* **Exercise details**
Set down word for word each line from the start of the listing through the line that contains "window_clearance = 0.5", both included.

* **Information provided**
__________________________________________________
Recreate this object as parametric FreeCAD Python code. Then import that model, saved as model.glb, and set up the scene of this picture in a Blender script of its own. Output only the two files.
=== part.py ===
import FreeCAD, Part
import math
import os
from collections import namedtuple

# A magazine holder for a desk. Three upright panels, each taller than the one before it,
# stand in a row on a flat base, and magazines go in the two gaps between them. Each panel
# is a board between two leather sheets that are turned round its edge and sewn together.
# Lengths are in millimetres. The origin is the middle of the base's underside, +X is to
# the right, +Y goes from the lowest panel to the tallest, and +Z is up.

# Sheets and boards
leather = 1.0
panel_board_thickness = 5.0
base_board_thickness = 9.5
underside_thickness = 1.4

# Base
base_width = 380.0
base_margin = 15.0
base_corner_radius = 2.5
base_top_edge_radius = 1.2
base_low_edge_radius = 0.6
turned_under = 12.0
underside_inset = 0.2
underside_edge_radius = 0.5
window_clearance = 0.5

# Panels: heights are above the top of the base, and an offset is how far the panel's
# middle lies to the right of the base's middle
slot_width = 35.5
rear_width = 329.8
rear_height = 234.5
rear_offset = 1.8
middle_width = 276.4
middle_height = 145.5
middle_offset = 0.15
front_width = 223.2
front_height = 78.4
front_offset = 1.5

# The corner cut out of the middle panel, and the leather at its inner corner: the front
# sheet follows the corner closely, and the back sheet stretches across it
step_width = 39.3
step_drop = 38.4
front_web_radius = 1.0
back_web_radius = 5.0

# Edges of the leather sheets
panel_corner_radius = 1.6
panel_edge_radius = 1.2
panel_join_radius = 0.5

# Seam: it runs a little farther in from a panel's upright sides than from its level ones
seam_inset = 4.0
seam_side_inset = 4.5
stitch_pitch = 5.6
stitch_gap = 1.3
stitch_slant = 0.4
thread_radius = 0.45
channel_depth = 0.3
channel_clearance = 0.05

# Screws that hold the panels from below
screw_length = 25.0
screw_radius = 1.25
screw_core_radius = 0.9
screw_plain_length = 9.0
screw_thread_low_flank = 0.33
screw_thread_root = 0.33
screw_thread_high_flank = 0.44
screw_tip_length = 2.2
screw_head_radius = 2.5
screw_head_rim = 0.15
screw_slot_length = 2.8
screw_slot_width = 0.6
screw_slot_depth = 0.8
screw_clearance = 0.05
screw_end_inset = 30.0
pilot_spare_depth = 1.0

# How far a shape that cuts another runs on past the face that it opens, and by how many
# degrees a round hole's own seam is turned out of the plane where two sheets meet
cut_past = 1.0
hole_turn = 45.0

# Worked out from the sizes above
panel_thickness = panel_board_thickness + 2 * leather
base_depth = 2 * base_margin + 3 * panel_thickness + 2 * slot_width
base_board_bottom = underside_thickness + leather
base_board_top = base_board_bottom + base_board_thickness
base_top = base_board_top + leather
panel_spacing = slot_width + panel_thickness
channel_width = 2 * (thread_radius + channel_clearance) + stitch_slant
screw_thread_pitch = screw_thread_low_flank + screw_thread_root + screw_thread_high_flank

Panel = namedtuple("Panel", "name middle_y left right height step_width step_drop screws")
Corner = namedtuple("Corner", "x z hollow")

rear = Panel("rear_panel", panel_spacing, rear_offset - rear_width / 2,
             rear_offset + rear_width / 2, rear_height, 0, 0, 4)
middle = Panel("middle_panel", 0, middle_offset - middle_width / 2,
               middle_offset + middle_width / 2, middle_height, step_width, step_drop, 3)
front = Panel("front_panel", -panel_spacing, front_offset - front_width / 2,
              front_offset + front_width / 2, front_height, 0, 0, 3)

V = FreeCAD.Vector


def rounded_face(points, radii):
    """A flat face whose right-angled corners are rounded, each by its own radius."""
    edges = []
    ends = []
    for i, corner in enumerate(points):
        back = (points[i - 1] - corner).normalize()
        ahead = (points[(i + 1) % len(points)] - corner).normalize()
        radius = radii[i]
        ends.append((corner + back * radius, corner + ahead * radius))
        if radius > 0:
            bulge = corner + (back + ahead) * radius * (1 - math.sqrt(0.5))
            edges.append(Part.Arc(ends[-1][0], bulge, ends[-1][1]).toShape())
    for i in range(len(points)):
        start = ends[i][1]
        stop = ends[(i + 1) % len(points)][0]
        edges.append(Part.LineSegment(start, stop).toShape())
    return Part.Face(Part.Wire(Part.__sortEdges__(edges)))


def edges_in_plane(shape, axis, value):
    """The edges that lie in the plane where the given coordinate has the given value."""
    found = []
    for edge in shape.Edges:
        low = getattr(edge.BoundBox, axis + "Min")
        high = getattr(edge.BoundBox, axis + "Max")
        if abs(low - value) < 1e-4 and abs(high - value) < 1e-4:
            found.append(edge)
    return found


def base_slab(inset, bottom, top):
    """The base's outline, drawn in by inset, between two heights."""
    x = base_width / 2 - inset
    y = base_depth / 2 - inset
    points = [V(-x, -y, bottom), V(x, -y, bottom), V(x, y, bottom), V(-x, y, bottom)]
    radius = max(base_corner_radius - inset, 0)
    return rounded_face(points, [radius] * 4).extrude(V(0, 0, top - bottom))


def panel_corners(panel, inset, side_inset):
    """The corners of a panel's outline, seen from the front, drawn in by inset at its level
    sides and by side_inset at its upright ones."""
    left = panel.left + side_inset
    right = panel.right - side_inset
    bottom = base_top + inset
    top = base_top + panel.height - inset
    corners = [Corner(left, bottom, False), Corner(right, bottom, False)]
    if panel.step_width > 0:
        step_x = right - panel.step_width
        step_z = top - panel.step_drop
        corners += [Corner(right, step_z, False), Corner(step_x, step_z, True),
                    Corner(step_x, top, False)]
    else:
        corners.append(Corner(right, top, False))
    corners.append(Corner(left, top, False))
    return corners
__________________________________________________
* **Response for this exercise**
Recreate this object as parametric FreeCAD Python code. Then import that model, saved as model.glb, and set up the scene of this picture in a Blender script of its own. Output only the two files.
=== part.py ===
import FreeCAD, Part
import math
import os
from collections import namedtuple

# A magazine holder for a desk. Three upright panels, each taller than the one before it,
# stand in a row on a flat base, and magazines go in the two gaps between them. Each panel
# is a board between two leather sheets that are turned round its edge and sewn together.
# Lengths are in millimetres. The origin is the middle of the base's underside, +X is to
# the right, +Y goes from the lowest panel to the tallest, and +Z is up.

# Sheets and boards
leather = 1.0
panel_board_thickness = 5.0
base_board_thickness = 9.5
underside_thickness = 1.4

# Base
base_width = 380.0
base_margin = 15.0
base_corner_radius = 2.5
base_top_edge_radius = 1.2
base_low_edge_radius = 0.6
turned_under = 12.0
underside_inset = 0.2
underside_edge_radius = 0.5
window_clearance = 0.5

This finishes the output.